◆ **EXERCISE INPUTS**

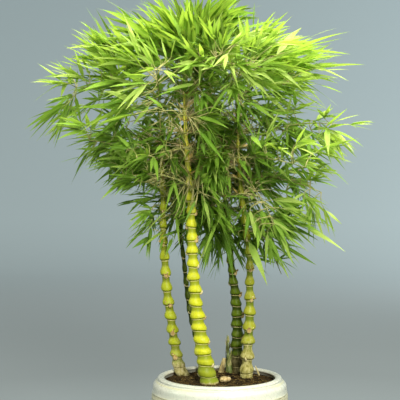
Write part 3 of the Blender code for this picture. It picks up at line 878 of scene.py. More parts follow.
@dataclass
class Cane:
    """A bamboo cane: bellied internodes on the frame's rings, with a ridge, a groove and a bud at every node."""

    name: str
    finish: CaneFinish
    bud_side: Turn
    barrels: float
    scaly_from_foot: float
    claws_from: float
    neck: float = 0.71
    sole: float = 0.78
    shoulder: float = 0.27
    tilt: float = 0.09
    lean: float = 0.05
    collar: float = 0.06
    sides: int = 30
    buried: float = 0.012
    girth: float = 1.0

    SHARES = np.array(
        (0, 0.012, 0.03, 0.055, 0.09, 0.13, 0.18, 0.24, 0.31, 0.38)
        + (0.46, 0.55, 0.64, 0.72, 0.80, 0.87, 0.91, 0.935, 0.955, 0.98)
    )
    BURIED_RINGS = 3
    LOW_WAIST = 0.86
    LOW_SHOULDER = 0.42
    TILT_TURN = 2.2
    CLAWS_EACH = 4
    ALL_SCARRED_FROM = 0.42
    SCARRED_TO = 0.70

    def __post_init__(self) -> None:
        """Reads the frame's rings: nodes and bellies take turns above the buried butt."""
        middles, radii = node_rings("culm_" + self.name)
        grown, thick = middles[self.BURIED_RINGS :], radii[self.BURIED_RINGS :] * self.girth
        self.nodes, self.bellies = grown[::2], thick[1::2]
        self.middles = middles
        self.top_radius = thick[-1]
        self.chance = np.random.default_rng(len(self.name) * 7)

    def axis(self, z: Array) -> Array:
        """The middle of the cane at the heights z."""
        flat = through(z, self.middles[:, 2], self.middles[:, :2])
        return np.column_stack([flat, z])

    def at(self, z: float) -> Array:
        """The middle of the cane at one height."""
        return self.axis(np.array([z]))[0]

    def radius(self, z: Array) -> Array:
        """The belly radius at the heights z."""
        return np.interp(z, self.nodes[:-1, 2], self.bellies)

    def bud_angle(self, index: Array) -> Array:
        """The angle of each node's bud: the buds take turns on two sides."""
        return self.bud_side.value + math.pi * (index % 2) + 0.30 * np.sin(index * 2.4)

    def outline(self, share: Array, index: Array) -> Array:
        """How thick the cane is, as a share of its belly.

        A quarter ellipse swells from the sole to the full width at the shoulder, which falls in a smooth flare to the
        neck at two thirds of the way. The low internodes are thicker discs, and a collar stands under each node.

        Args:
            share: How far up the internode, from 0 to 1.
            index: The internode's number from the foot.

        Returns:
            The thickness.
        """
        low = np.exp(-((index / self.barrels) ** 2))
        neck = self.neck + (self.LOW_WAIST - self.neck) * low
        sole = self.sole + (self.LOW_WAIST - self.sole) * low
        shoulder = self.shoulder + (self.LOW_SHOULDER - self.shoulder) * low
        rise = sole + (1 - sole) * np.sqrt(1 - (1 - np.clip(share / shoulder, 0, 1)) ** 2)
        fall = 1 - (1 - neck) * smoothstep(share, shoulder - 0.04, 0.70 + 0.16 * low)
        collar = self.collar * bump(share, 0.940, 0.030) - 0.06 * bump(share, 0.0, 0.022)
        return rise * fall + collar * (1 - 0.4 * low)

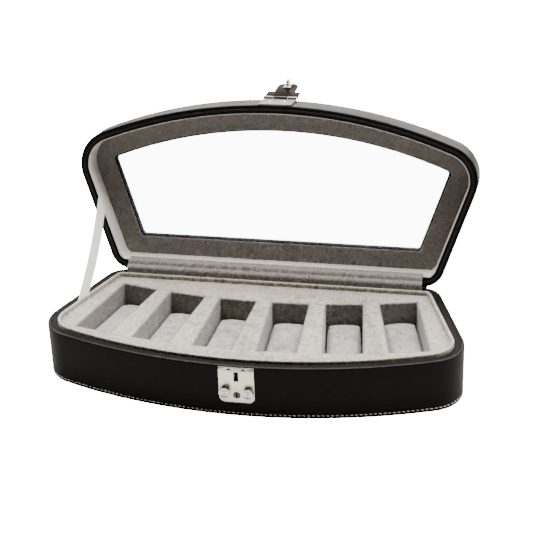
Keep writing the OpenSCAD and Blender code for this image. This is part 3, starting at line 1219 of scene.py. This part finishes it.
@dataclass
class Cushions:
    """Six loose watch cushions: suede sewn over soft stuffing."""

    finishes: Finishes
    base: Base
    gap: float = 0.5
    shrink: float = 1.7
    swell: float = 5.0
    voxel: float = 4.0
    round_end: float = 12.0
    seam_in: float = 2.2
    seam_wide: float = 0.8
    seam_deep: float = 0.5
    arch: float = 9.0
    camber: float = 2.4

    def build(self) -> None:
        """Stuffs one cushion, and puts a copy of it in each well."""
        source = self.stuffed()
        for number in range(1, self.base.wells + 1):
            cushion = source.copy()
            cushion.data = source.data.copy()
            bpy.context.scene.collection.objects.link(cushion)
            pick(cushion)
            named(f"cushion_pad_{number}")
            if number % 2 == 0:
                settle(cushion, Matrix.Rotation(math.pi, 4, "Z"))
            settle(cushion, self.base.well_place(number))
            node = f"cushion_{number}"
            dress(cushion, self.finishes.cushion, Slot.CUSHION, node, node)
        bpy.data.objects.remove(source)

    def stuffed(self) -> bpy.types.Object:
        """Sews and stuffs one cushion at the origin.

        Returns:
            The cushion.
        """
        low, high = (corner.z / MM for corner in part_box("cushion_3"))
        half_w = self.base.well_w / 2 - self.gap
        half_l = self.base.well_len / 2 - 1.0
        deselect_all()
        bpy.ops.mesh.primitive_cube_add(size=1.0, location=(0, 0, (low + high) / 2 * MM))
        pad = named("cushion_source")
        pad.scale = (
            2 * (half_w - self.shrink) * MM,
            2 * (half_l - self.shrink) * MM,
            (high - low - 2 * self.shrink) * MM,
        )
        bpy.ops.object.transform_apply(location=True, rotation=False, scale=True)
        self._bevel(pad, lambda a, b: a.z > 0.02 and b.z > 0.02 and a.y * b.y > 0, self.round_end - 3)
        self._bevel(pad, lambda a, b: True, 2.4)
        remesh = pad.modifiers.new("voxels", "REMESH")
        remesh.mode = "VOXEL"
        remesh.voxel_size = self.voxel * MM
        bpy.ops.object.modifier_apply(modifier=remesh.name)
        self._inflate(pad)
        finer = pad.modifiers.new("finer", "SUBSURF")
        finer.levels = finer.render_levels = 2
        pick(pad)
        bpy.ops.object.modifier_apply(modifier=finer.name)
        self._fit(pad, half_w, half_l, low, high)
        close_up(pad, smooth=180)
        return pad

    @staticmethod
    def _bevel(
        pad: bpy.types.Object, wanted: Callable[[Vector, Vector], bool], width: float
    ) -> None:
        """Rounds some of the pad's edges.

        Args:
            pad: The pad.
            wanted: Tells from an edge's two ends whether it is rounded.
            width: Width of the rounding in mm.
        """
        pick(pad)
        bpy.ops.object.mode_set(mode="EDIT")
        bpy.ops.mesh.select_all(action="DESELECT")
        mesh = bmesh.from_edit_mesh(pad.data)
        for edge in mesh.edges:
            a, b = (point.co for point in edge.verts)
            if wanted(a, b) and len(edge.link_faces) == 2 and edge.calc_face_angle(0) > 0.3:
                edge.select_set(True)
        bmesh.update_edit_mesh(pad.data)
        bpy.ops.mesh.bevel(offset=width * MM, segments=5, affect="EDGES")
        bpy.ops.object.mode_set(mode="OBJECT")

    def _inflate(self, pad: bpy.types.Object) -> None:
        """Fills the cover with stuffing by cloth simulation, then keeps the result.

        Args:
            pad: The sewn cover.
        """
        rest = [point.co.copy() for point in pad.data.vertices]
        cloth = pad.modifiers.new("stuffing", "CLOTH")
        cloth.settings.use_pressure = True
        cloth.settings.uniform_pressure_force = 4.0
        cloth.settings.effector_weights.gravity = 0.0
        cloth.settings.quality = 6
        cloth.point_cache.frame_start = 1
        cloth.point_cache.frame_end = 20
        for number in range(1, 21):
            bpy.context.scene.frame_set(number)
        bpy.context.view_layer.update()
        bpy.ops.object.modifier_apply(modifier=cloth.name)
        bpy.context.scene.frame_set(1)
        for point, before in zip(pad.data.vertices, rest):
            moved = point.co - before
            if moved.length > self.swell * MM:
                point.co = before + moved.normalized() * self.swell * MM

    def _fit(
        self, pad: bpy.types.Object, half_w: float, half_l: float, low: float, high: float
    ) -> None:
        """Presses the pad flat where it rests on the well, and sews its two long seams.

        Args:
            pad: The stuffed pad.
            half_w: Half the width that it may take, in mm.
            half_l: Half the length that it may take, in mm.
            low: Height of the well's floor, in mm.
            high: Height of the middle of its top, in mm.
        """
        seam = half_w - self.seam_in
        for point in pad.data.vertices:
            p = point.co / MM
            wobble = noise.noise(p / 14.0)
            out = abs(p.x)
            if p.z > low + 8:
                dip = self.seam_deep * math.exp(-(((out - seam) / self.seam_wide) ** 2))
                p.z += 0.25 * wobble - dip
            p.x = math.copysign(min(out, half_w - 0.15 + 0.1 * wobble), p.x)
            p.y = max(-half_l, min(half_l, p.y))
            crown = self.arch * abs(p.y / half_l) ** 2.6 + self.camber * abs(p.x / half_w) ** 2.4
            p.z = max(low, min(high + 0.8 - crown, p.z))
            point.co = p * MM


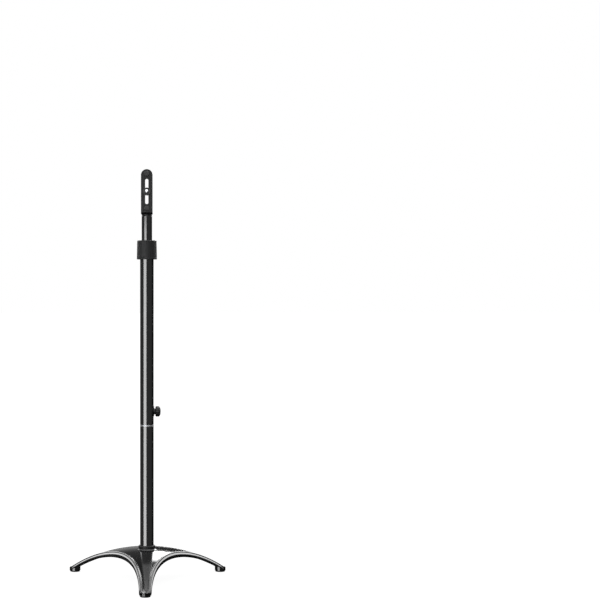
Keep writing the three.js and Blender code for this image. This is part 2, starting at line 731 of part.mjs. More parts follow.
function speakerBracket() {
  const half = BRACKET.width / 2;
  const strip = prism(polygonShape(bracketProfile()), -half, half);
  // The strip's drawing axes x, y, z become the stand's y, z, x.
  const turn = new THREE.Matrix4().set(0, 0, 1, 0, 1, 0, 0, 0, 0, 1, 0, 0, 0, 0, 0, 1);
  const folded = closed(strip.applyMatrix4(turn));
  const front = frontTool(slotShape(BRACKET.width, BRACKET_FOOT - half, BRACKET_TOP), 4 * BRACKET.front);
  const slotBottom = BRACKET_FOOT + SLOT.start;
  const slot = frontTool(slotShape(SLOT.width, slotBottom, slotBottom + SLOT.height), 4 * BRACKET.front);
  const hole = rod(TOP_SCREW.radius + GAP, BRACKET_FOOT - 2, BRACKET_FOOT + 2 * BRACKET.thickness);
  return cut(common(folded, front), slot, hole);
}

const FOOT_TOP = BRACKET_FOOT + BRACKET.thickness;

function topWasher() {
  const bottom = FOOT_TOP + GAP;
  return sleeve(TOP_WASHER.radius, TOP_SCREW.radius + GAP, bottom, bottom + TOP_WASHER.thickness);
}

// Round-headed screw with a hexagon socket, down through the bracket into the cap.
function topScrew() {
  const under = FOOT_TOP + TOP_WASHER.thickness + 2 * GAP;
  const { radius, shank, headRadius, headHeight, socket } = TOP_SCREW;
  const body = turned([
    [0, under - shank],
    [radius - 0.6, under - shank],
    [radius, under - shank + 0.6],
    [radius, under],
    [headRadius, under],
    [headRadius, under + headHeight * 0.35],
    [headRadius * 0.82, under + headHeight * 0.8],
    [headRadius * 0.5, under + headHeight],
    [0, under + headHeight],
  ], COVERED_SIDES);
  return cut(body, prism(hexagon(socket), under + headHeight * 0.4, under + headHeight + 1));
}

// Bumpers stick to the upright's front face, above and below its slot.
function bumper(z) {
  const pad = turned([
    [0, 0],
    [BUMPER.radius, 0],
    [BUMPER.radius, BUMPER.thickness - 0.5],
    [BUMPER.radius - 0.5, BUMPER.thickness],
    [0, BUMPER.thickness],
  ], COVERED_SIDES);
  return alongFront(pad).translate(0, UPRIGHT_FRONT - GAP, z);
}

const thumbWasher = (y) =>
  alongFront(sleeve(THUMB_WASHER.radius, THUMB.radius + GAP, 0, THUMB_WASHER.thickness))
    .translate(0, y, THUMB_Z);

// Knurled screw behind the upright: its thread comes out at the front, for the loudspeaker's insert.
function thumbScrew() {
  const seat = UPRIGHT_BACK + THUMB_WASHER.thickness + 2 * GAP;
  const { radius, headRadius, headDepth, reach } = THUMB;
  const tip = -UPRIGHT_FRONT + reach;
  const thread = turned([
    [0, -seat - 1],
    [radius, -seat - 1],
    [radius, tip - 0.8],
    [radius - 0.8, tip],
    [0, tip],
  ], SMALL_SIDES);
  const grip = prism(flutedShape(headRadius, THUMB_GRIP), -seat - headDepth, -seat);
  const envelope = turned([
    [0, -seat - headDepth],
    [headRadius - 1, -seat - headDepth],
    [headRadius, -seat - headDepth + 1],
    [headRadius, -seat - 0.8],
    [headRadius - 0.8, -seat],
    [0, -seat],
  ], COVERED_SIDES);
  return alongFront(joined(common(grip, envelope), thread)).translate(0, 0, THUMB_Z);
}

// ---------------------------------------------------------------- assembly

function node(name, material, geometry) {
  const mesh = new THREE.Mesh(geometry, MATERIALS[material]());
  mesh.name = name;
  return mesh;
}

function base() {
  const group = new THREE.Group();
  group.add(
    node('base_casting', 'casting', baseCasting()),
    node('base_washer', 'zinc', baseWasher()),
    node('base_lock_washer', 'zinc', lockWasher()),
    node('base_bolt', 'zinc', baseBolt()),
    node('base_flange', 'plastic', baseFlange()),
  );
  LEG_NAMES.forEach((name, leg) => {
    group.add(node(`foot_pad_${name}`, 'rubber', legPlaced(footPad(), leg)));
    group.add(node(`foot_screw_${name}`, 'zinc', legPlaced(footScrew(), leg)));
  });
  return group;
}

function outerPole() {
  const group = new THREE.Group();
  group.add(
    node('pole_plug', 'zinc', polePlug()),
    node('lower_tube', 'tube', lowerTube()),
    node('tube_coupler', 'zinc', tubeCoupler()),
    node('joint_ring', 'chrome', jointRing()),
    node('upper_tube', 'tube', upperTube()),
    node('clamp_boss', 'tube', clampBoss()),
    node('guide_bush', 'plastic', guideBush()),
    node('collar', 'plastic', collar()),
  );
  return group;
}

function mast() {
  const group = new THREE.Group();
  group.add(
    node('inner_tube', 'tube', innerTube()),
    node('mast_end_plug', 'plastic', mastEndPlug()),
    node('mast_cap', 'plastic', mastCap()),
    node('bracket_screw', 'zinc', topScrew()),
    node('bracket_washer', 'zinc', topWasher()),
  );
  return group;
}

function clamp() {
  const group = new THREE.Group();
  group.add(
    node('clamp_pad', 'plastic', clampPad()),
    node('lock_stud', 'zinc', lockStud()),
    node('lock_knob', 'plastic', lockKnob()),
  );
  return group;
}

function bracket() {
  const group = new THREE.Group();
  group.add(
    node('speaker_bracket', 'plate', speakerBracket()),
    node('bumper_lower', 'rubber', bumper(BRACKET_FOOT + BUMPER.fromEnd + BRACKET.bend)),
    node('bumper_upper', 'rubber', bumper(BRACKET_TOP - BUMPER.fromEnd)),
    node('thumb_washer_rear', 'zinc', thumbWasher(UPRIGHT_BACK + THUMB_WASHER.thickness + GAP)),
    node('thumb_washer_front', 'rubber', thumbWasher(UPRIGHT_FRONT - GAP)),
    node('thumb_screw', 'zinc', thumbScrew()),
  );
  return group;
}

const stand = new THREE.Group();
stand.add(base(), outerPole(), mast(), clamp(), bracket());
stand.position.y = POLE_Y;
stand.updateMatrixWorld(true);

export default stand;
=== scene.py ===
import json
import math

import bmesh
import bpy
from mathutils import Matrix, Vector


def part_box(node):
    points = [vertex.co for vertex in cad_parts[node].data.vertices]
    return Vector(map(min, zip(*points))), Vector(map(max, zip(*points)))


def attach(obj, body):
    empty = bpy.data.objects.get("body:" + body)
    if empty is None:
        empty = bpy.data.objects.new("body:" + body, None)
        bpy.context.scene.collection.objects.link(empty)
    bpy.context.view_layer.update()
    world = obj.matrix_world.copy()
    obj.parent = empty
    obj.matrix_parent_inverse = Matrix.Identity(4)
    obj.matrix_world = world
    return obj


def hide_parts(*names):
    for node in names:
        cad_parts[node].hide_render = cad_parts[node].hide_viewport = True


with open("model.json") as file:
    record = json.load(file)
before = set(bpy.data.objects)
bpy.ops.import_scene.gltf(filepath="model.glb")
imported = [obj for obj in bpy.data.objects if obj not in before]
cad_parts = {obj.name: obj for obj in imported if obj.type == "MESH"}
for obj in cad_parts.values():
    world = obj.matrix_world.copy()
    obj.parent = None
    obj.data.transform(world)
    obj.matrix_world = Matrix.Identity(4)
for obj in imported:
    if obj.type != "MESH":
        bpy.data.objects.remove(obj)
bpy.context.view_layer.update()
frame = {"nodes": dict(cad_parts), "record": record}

# Looks of a height-adjustable floor stand. Drawing sizes are in millimetres and become metres when
# a mesh is made. The pole's axis is the origin of every turned piece.
MM = 0.001
NODES = frame["nodes"]

low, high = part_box("lower_tube")
POLE_X = (low.x + high.x) / 2
POLE_Y = (low.y + high.y) / 2

# ---------------------------------------------------------------- sizes of the base casting

LEGS = 3
LEG_REACH = 191.8  # pole's axis to the outermost point of a leg
TIP_RADIUS = 12.6  # round end of a leg, seen from above
WAIST = 62.8  # pole's axis to the edge halfway between two legs
ARCH_APEX = 63.7  # the panel follows a dome: its height on the pole's axis
ARCH_AT_FOOT = 12.5  # and over the middle of a foot
RIM_DEPTH, RIM_DEPTH_AT_FOOT = 10.5, 6.3  # rim's lower edge, below the dome
RIM_WALL = 4.6
SHOULDER_WIDTH, SHOULDER_HEIGHT = 3.2, 3.4  # rim's outer edge; lower down its wall hangs plumb
SHOULDER_DROP = 5.2  # from the dome down to where the rounding of the shoulder starts
SHOULDER_SWEEP = math.pi / 3
RIDGE_WIDTH, RIDGE_HEIGHT = 3.6, 1.4
RIDGE_START = SHOULDER_WIDTH + 0.3
RIDGE_FOOT, RIDGE_INNER_FOOT = 1.0, 0.25  # how far the bead's two feet lie below the dome
GROOVE_WIDTH, GROOVE_DEPTH = 1.1, 0.8
# Shares of the groove's width and depth, from the bead to the panel.
GROOVE_SHAPE = ((0.0, 0.35), (0.12, 0.72), (0.35, 0.95), (0.65, 0.95), (0.88, 0.72), (1.0, 0.25))
PANEL_THICKNESS = 3.6
SEAT_RADIUS, SEAT_RISE = 19.0, 0.7
HUB_RADIUS, HUB_BOTTOM = 18.0, 46.0
BOLT_HOLE = 4.3
FOOT_RADIUS, FOOT_INSET, FOOT_BOTTOM = 11.5, 0.7, 2.6
FOOT_BOSS_SIDE = 9.0  # the boss is straight up to this height, then runs into the panel
PAD_RADIUS, PAD_RECESS = 10.3, 1.2
PAD_HOLE, PAD_POCKET, PAD_POCKET_DEPTH = 2.0, 3.7, 2.5
GAP = 0.3

TIP_CENTRE = LEG_REACH - TIP_RADIUS
FOOT_CENTRE = TIP_CENTRE - FOOT_INSET
ARCH_DROP = ARCH_APEX - ARCH_AT_FOOT
ARCH_RADIUS = (ARCH_DROP ** 2 + FOOT_CENTRE ** 2) / (2 * ARCH_DROP)
EDGE_DROP = ARCH_DROP - RIM_DEPTH + RIM_DEPTH_AT_FOOT
EDGE_ARCH_RADIUS = (EDGE_DROP ** 2 + FOOT_CENTRE ** 2) / (2 * EDGE_DROP)
EDGE_RADIUS = (WAIST ** 2 + TIP_CENTRE ** 2 - WAIST * TIP_CENTRE - TIP_RADIUS ** 2) / (
    TIP_CENTRE + 2 * TIP_RADIUS - 2 * WAIST
)
PANEL_EDGE = SHOULDER_WIDTH + RIDGE_WIDTH + GROOVE_WIDTH
PANEL_START = PANEL_EDGE + 0.4
PANEL_UNDER_START = RIM_WALL + 1.6
HALF_STEP = math.pi / LEGS
LEG_ANGLES = [-math.pi / 2 + 2 * HALF_STEP * leg for leg in range(LEGS)]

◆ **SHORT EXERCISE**
Extract verbatim only those lines that run from the line with "in imported if" to the line with "the base casting", inclusive.

◆ **WRITTEN RESPONSE**
cad_parts = {obj.name: obj for obj in imported if obj.type == "MESH"}
for obj in cad_parts.values():
    world = obj.matrix_world.copy()
    obj.parent = None
    obj.data.transform(world)
    obj.matrix_world = Matrix.Identity(4)
for obj in imported:
    if obj.type != "MESH":
        bpy.data.objects.remove(obj)
bpy.context.view_layer.update()
frame = {"nodes": dict(cad_parts), "record": record}

# Looks of a height-adjustable floor stand. Drawing sizes are in millimetres and become metres when
# a mesh is made. The pole's axis is the origin of every turned piece.
MM = 0.001
NODES = frame["nodes"]

low, high = part_box("lower_tube")
POLE_X = (low.x + high.x) / 2
POLE_Y = (low.y + high.y) / 2

# ---------------------------------------------------------------- sizes of the base casting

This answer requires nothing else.